SHARON HOURIGAN: Kevin thought Mike Milz was probably the best teacher he ever had.

SEVERSON: Sharon Hourigan’s son Kevin and her daughter Megan were attending Catholic schools at the time. She says she was shocked when she heard what the diocese had done because she knew the sacrifices teachers were making, even when there was a union.

Sharon Hourigan

Ms. HOURIGAN: I saw the teachers that were, you know, sitting in broken chairs and, you know, falling out of them half the time, and they would spend their money on supplies for the classroom. They would take their free time to tutor the kids, and it was just incredibly appalling to me that after all of this time, after 30 years of this kind of service, that they would be treated so shabbily — just appalling.

SEVERSON: Denying the union was not a risky venture because the diocese knew the law, as it is now, is on its side. In 1979, the U.S. Supreme Court ruled that Catholic teachers were not protected by the National Labor Relations Act because they weren’t included in it. But when the act was written, the vast majority of Catholic teachers were nuns and priests. Now it’s different. Today nine out of 10 teachers are lay teachers.

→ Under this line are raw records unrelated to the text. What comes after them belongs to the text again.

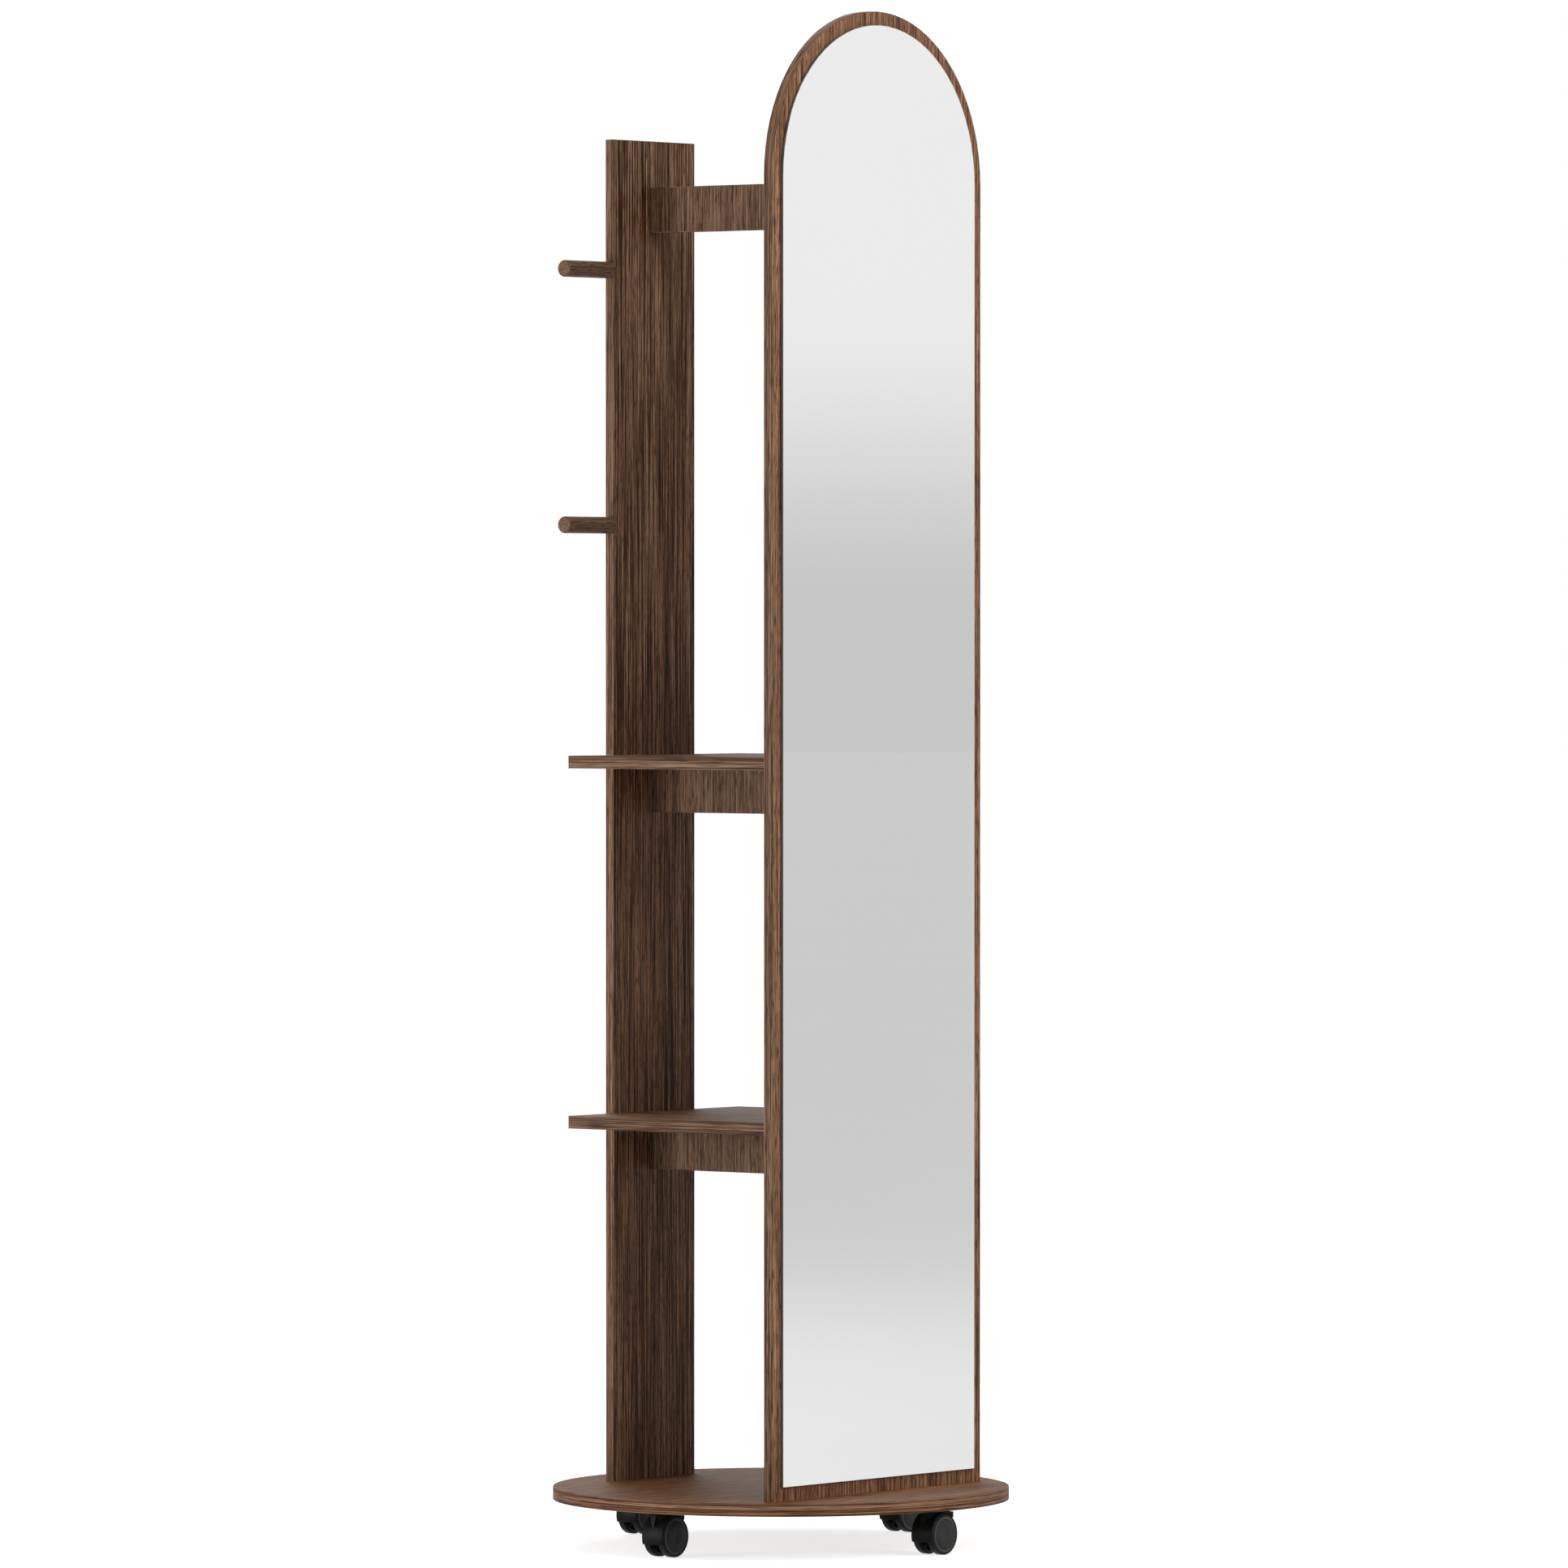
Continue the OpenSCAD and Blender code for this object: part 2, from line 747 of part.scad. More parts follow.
// Half section of a wheel's core: a closed face, a rim and a hub, open towards the web
module core_section_2d() {
    rim = 2;
    face_t = 1.8;
    hub_r = axle_d / 2 + 3.2;
    bead = 0.8;
    difference() {
        square([core_r, wheel_w]);
        translate([hub_r, face_t]) square([core_r - rim - hub_r, wheel_w]);
        translate([-1, wheel_w - axle_bite]) square([1 + axle_bore_r, wheel_w]);
        translate([-1, -1]) square([1 + core_r - 2 * bead, 1.3]);
    }
}

// A wheel's core with its face at y = 0 and its open side towards +Y
module wheel_core() {
    spokes = 6;
    spoke_t = 1.4;
    hub_r = axle_d / 2 + 2;
    color(black_plastic) rotate([-90, 0, 0]) {
        rotate_extrude() core_section_2d();
        for (i = [0 : spokes - 1]) {
            rotate([0, 0, i * 360 / spokes]) translate([hub_r, -spoke_t / 2, 1])
                cube([core_r - hub_r - 1, spoke_t, wheel_w - 3]);
        }
    }
}

// The tread: a ring with round shoulders, set a little below the wheel's face
module wheel_tread() {
    shoulder = min(1.1, tread_t / 2 - eps);
    sink = 0.5;
    tread_w = wheel_w - 2 * sink;
    color(black_rubber) rotate([-90, 0, 0]) rotate_extrude() {
        translate([core_r, sink]) {
            square([tread_t - shoulder, tread_w]);
            translate([0, shoulder]) square([tread_t, tread_w - 2 * shoulder]);
            for (y = [shoulder, tread_w - shoulder]) {
                translate([tread_t - shoulder, y]) circle(r = shoulder, $fn = 48);
            }
        }
    }
}

// Moves the hood, axle, wheels and treads from their axle to their caster
module at_axle(place) {
    translate([place[0] + trail, place[1], wheel_r]) children();
}

// Wheel a is on the -Y side and wheel b on the +Y side; both faces look outwards
module side_a() {
    translate([0, -wheel_gap / 2 - wheel_w, 0]) children();
}

module side_b() {
    mirror([0, 1, 0]) side_a() children();
}

base_disc();
base_band();
mirror_board();
mirror_band();
mirror_tape();
mirror_glass();
rear_post();
post_band();
lower_shelf();
lower_shelf_band();
upper_shelf();
upper_shelf_band();
lower_rail();
middle_rail();
hanging_rail();
rail_bands();
lower_peg();
upper_peg();
peg_studs();
cam_bolts();
cam_locks();
dowels();
base_screws();
caster_plates();
caster_stems();
caster_grip_rings();
caster_screws();
at_axle(front_at) hood();  // front_hood
at_axle(front_at) axle();  // front_axle
at_axle(front_at) side_a() wheel_core();  // front_wheel_a
at_axle(front_at) side_b() wheel_core();  // front_wheel_b
at_axle(front_at) side_a() wheel_tread();  // front_tread_a
at_axle(front_at) side_b() wheel_tread();  // front_tread_b
at_axle(rear_at) hood();  // rear_hood
at_axle(rear_at) axle();  // rear_axle
at_axle(rear_at) side_a() wheel_core();  // rear_wheel_a
at_axle(rear_at) side_b() wheel_core();  // rear_wheel_b
at_axle(rear_at) side_a() wheel_tread();  // rear_tread_a
at_axle(rear_at) side_b() wheel_tread();  // rear_tread_b
at_axle(left_at) hood();  // left_hood
at_axle(left_at) axle();  // left_axle
at_axle(left_at) side_a() wheel_core();  // left_wheel_a
at_axle(left_at) side_b() wheel_core();  // left_wheel_b
at_axle(left_at) side_a() wheel_tread();  // left_tread_a
at_axle(left_at) side_b() wheel_tread();  // left_tread_b
at_axle(right_at) hood();  // right_hood
at_axle(right_at) axle();  // right_axle
at_axle(right_at) side_a() wheel_core();  // right_wheel_a
at_axle(right_at) side_b() wheel_core();  // right_wheel_b
at_axle(right_at) side_a() wheel_tread();  // right_tread_a
at_axle(right_at) side_b() wheel_tread();  // right_tread_b
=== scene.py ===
# %% [markdown]
# # Full-length storage mirror
#
# The real object is an arched mirror on a round rolling base. A plank stands behind it, and shelves and
# rails join the two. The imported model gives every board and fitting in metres, with the floor at z = 0,
# the mirror facing -Y and +Z up. Boards that have the right shape stay as they are and only get a
# material. Whatever catches the light along an edge is made again here with rounded edges.

import json
import math

import bmesh
import bpy
from mathutils import Matrix, Vector


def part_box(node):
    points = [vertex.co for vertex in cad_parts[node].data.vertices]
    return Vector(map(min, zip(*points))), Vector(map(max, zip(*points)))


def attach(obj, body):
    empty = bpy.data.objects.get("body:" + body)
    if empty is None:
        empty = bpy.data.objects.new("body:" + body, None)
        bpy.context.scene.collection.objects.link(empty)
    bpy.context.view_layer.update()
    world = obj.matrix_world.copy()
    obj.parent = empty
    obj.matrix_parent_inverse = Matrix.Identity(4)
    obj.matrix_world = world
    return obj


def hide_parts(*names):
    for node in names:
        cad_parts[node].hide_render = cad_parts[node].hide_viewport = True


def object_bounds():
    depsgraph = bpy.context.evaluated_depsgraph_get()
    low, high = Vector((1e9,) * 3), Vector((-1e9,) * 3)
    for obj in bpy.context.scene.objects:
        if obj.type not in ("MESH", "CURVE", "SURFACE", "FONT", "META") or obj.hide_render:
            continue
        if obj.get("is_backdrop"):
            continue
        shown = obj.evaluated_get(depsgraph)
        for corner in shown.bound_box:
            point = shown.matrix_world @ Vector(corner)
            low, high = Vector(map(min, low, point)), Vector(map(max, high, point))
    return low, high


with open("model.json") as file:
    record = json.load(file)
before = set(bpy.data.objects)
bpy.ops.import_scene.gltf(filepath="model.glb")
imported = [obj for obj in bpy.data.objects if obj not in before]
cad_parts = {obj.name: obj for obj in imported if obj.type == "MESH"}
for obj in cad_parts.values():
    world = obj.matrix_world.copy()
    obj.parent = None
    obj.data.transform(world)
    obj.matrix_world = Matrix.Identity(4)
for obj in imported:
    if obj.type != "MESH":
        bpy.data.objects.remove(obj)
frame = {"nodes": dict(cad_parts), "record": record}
cad_box = [list(corner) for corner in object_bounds()]
nodes_of = frame["nodes"]
print("nodes", len(nodes_of), "box", [[round(v, 4) for v in corner] for corner in cad_box])

# %% [markdown]
# ## Camera
#
# A long lens far away keeps the uprights nearly parallel, as in a catalogue picture. The camera stands
# to the left of the mirror's front, 12.7 m away, a little above the middle of the mirror, and looks
# down by less than one degree. Its angle, distance and lens came from matching the outline of the disc,
# the arch and the shelves, so they are written as plain numbers.

# %% Place the camera
camera_azimuth = math.radians(-51.30)
camera_pitch = math.radians(0.8703)
camera_distance = 12.7072
camera_height = 1.0935
focal_length = 246.70
sideways_shift = 0.0019

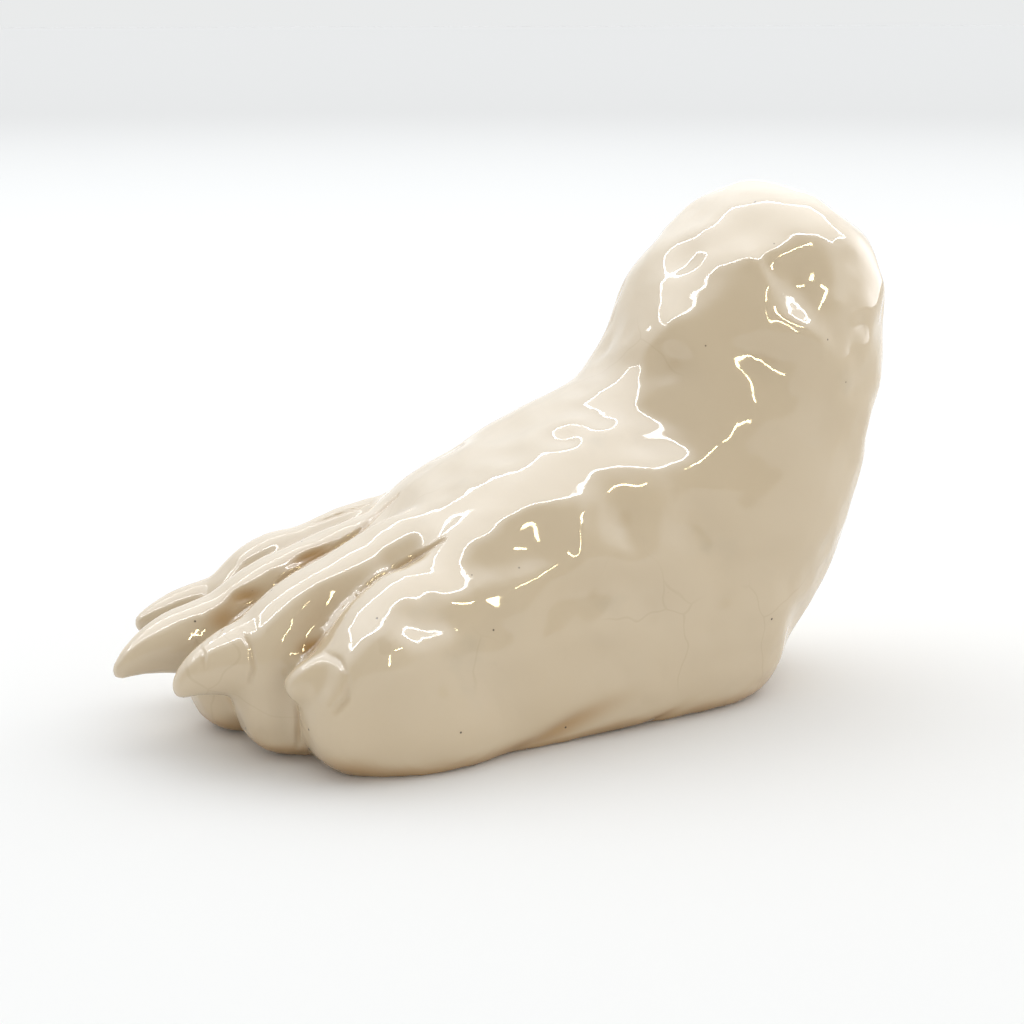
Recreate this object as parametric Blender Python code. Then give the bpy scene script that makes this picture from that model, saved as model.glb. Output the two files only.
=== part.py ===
"""A bear's paw modelled by hand in clay, fired and glazed: a broad foot with clawed toes, and the stump of the leg.

The whole sculpture is one solid. Tables are in millimetres, in the sculptor's frame: toes towards -X, the side
that shows most towards -Y, the table top at Z = 0. The finished object is in metres and centred over the origin.
"""

import math

import bmesh
import bpy
import numpy as np
from mathutils import Vector

MM = 0.001

CREAM_GLAZE = (0.56, 0.46, 0.33, 1.0)
GLAZE_ROUGHNESS = 0.08

# Foot and leg are one bent roll of clay, from behind the toes up to the top of the stump.
# Each section: upper edge (X, Z), lower edge (X, Z), half width. Edges under the table are cut away later.
BODY_SECTIONS = (
    (-64, 28, -58, 4, 28),
    (-50, 39.5, -48, -5, 39),
    (-22, 60.5, -24, -9, 43),
    (0, 72.5, 4, -9, 42),
    (17, 80, 32, -9, 40.5),
    (26.5, 85, 54, -7, 39.5),
    (31.2, 92, 72, 2, 38.5),
    (34.8, 99, 90.3, 25, 38),
    (39.8, 110, 102.3, 65, 37.5),
    (49.3, 120.5, 106.3, 96, 34),
    (59.3, 127.5, 101.5, 115, 27),
    (69, 132, 90.5, 126, 16),
    (75, 132.8, 84.5, 130, 7),
)
# Where a section stands on the table it is squarer than an ellipse, by this much in its lower half and in its upper
# half on the near side, and the sole lies a little towards the far side. All this fades out while the lower edge
# rises over this range.
SOLE_SQUARENESS = 2.3
SHOULDER_SQUARENESS = 0.7
SOLE_SHIFT = 1.5
SOLE_FADE = (-9.0, 4.0)

# Balls of the foot behind the toes, as ellipsoids: centre (X, Y, Z), half sizes (X, Y, Z).
BALLS = (
    ((-38, -25, 11), (29, 19.5, 24)),
    ((-52, 27, 10), (22, 17, 22)),
)

# Toes from the near side to the far side: half width, centre Y at the root and at the front, ridge line (X, Z).
TOES = {
    "outer": dict(half_width=17, root_y=-20, front_y=-28.5,
                  ridge=((-6, 38), (-25, 46), (-40, 48), (-53, 42.5), (-63, 32.5), (-68.5, 21.5), (-70.5, 14))),
    "second": dict(half_width=13.5, root_y=-6, front_y=-8,
                   ridge=((-18, 57), (-38, 54.5), (-54, 47), (-65, 42.5), (-75, 35.5), (-79, 25), (-80, 15))),
    "third": dict(half_width=13, root_y=12, front_y=14,
                  ridge=((-20, 54), (-38, 51), (-52, 46.5), (-66, 42), (-79, 33.5), (-84, 24), (-85, 15))),
    "inner": dict(half_width=13, root_y=28, front_y=36,
                  ridge=((-20, 52), (-36, 49.5), (-47, 46.3), (-60, 42.2), (-71.5, 31.5), (-75, 22), (-76, 14))),
}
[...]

In a last ditch effort to get union protection under state law, the Pennsylvania House is debating legislation, known as House Bill 2626, which is similar to laws already enacted in three states. It would force the diocese to bargain collectively with teachers’ unions in religious schools of all faiths and allow them to bring grievances to the Pennsylvania Labor Relations Board — a bill the diocese strongly opposes.

Prof. BENESTAD: If the Catholic schools are required to recognize the union, then you’re going to have government, you know, intervening in the school, making decisions about whether the bishops’ invocation of doctrine is really genuine.

SEVERSON: John Dean is a lawyer and serves on the board of Holy Redeemer High School. He argues that the proposed legislation violates the separation of church and state.

JOHN DEAN (Board Member, Holy Redeemer High School, Diocese of Scranton, speaking at school board hearing): House Bill 2626 would constitute a governmental intrusion into our interest in the continuing stability and religious identity of our children’s educational path and an unconstitutional impingement on our rights to religious freedom.

What concerns me as a parent of Catholic students is that our teachers currently accompany our students to Mass. It is certain, certain that the teachers’ union will attempt to negotiate that as a term and condition of employment. I do not want the school system . . .

AUDIENCE shouts in protest.

Mr. DEAN: I do not want . . .

Mr. MILZ: That is a lie. That is a lie. Wherever you got that information, you were misinformed or lied to.

SEVERSON: The legislation will be reintroduced in both Houses when the legislative session begins in January. While the union holds out hope, Sharon Hourigan seems to have lost hers.

(to Ms. Hourigan): Has this affected your faith?

Joseph Casciano

Ms. HOURIGAN: Huge, hugely, yeah. It’s very hard for me to say this, and it’s scary for me to say this, especially publicly, but I’ve lost my faith. I really have, and I have to say that given all of what has gone on in our little town, in our diocese, I admire anyone that can hang onto it.

Mr. CASCIANO: What do we have to compromise, and where do we have to compromise? It affects the mission of the Church. One of the concerns that was at the forefront was always the mission of the schools — that it would truly be that our schools would truly be Catholic and that they would do what they are supposed to do, which is an extension of the Church itself.

SEVERSON: For now that mission will proceed as dictated by Bishop Martino. An appeal from the union to the Vatican was recently denied, and the bishop’s right to go forward without a union was upheld.

For RELIGION & ETHICS NEWSWEEKLY, I’m Lucky Severson in Scranton, Pennsylvania.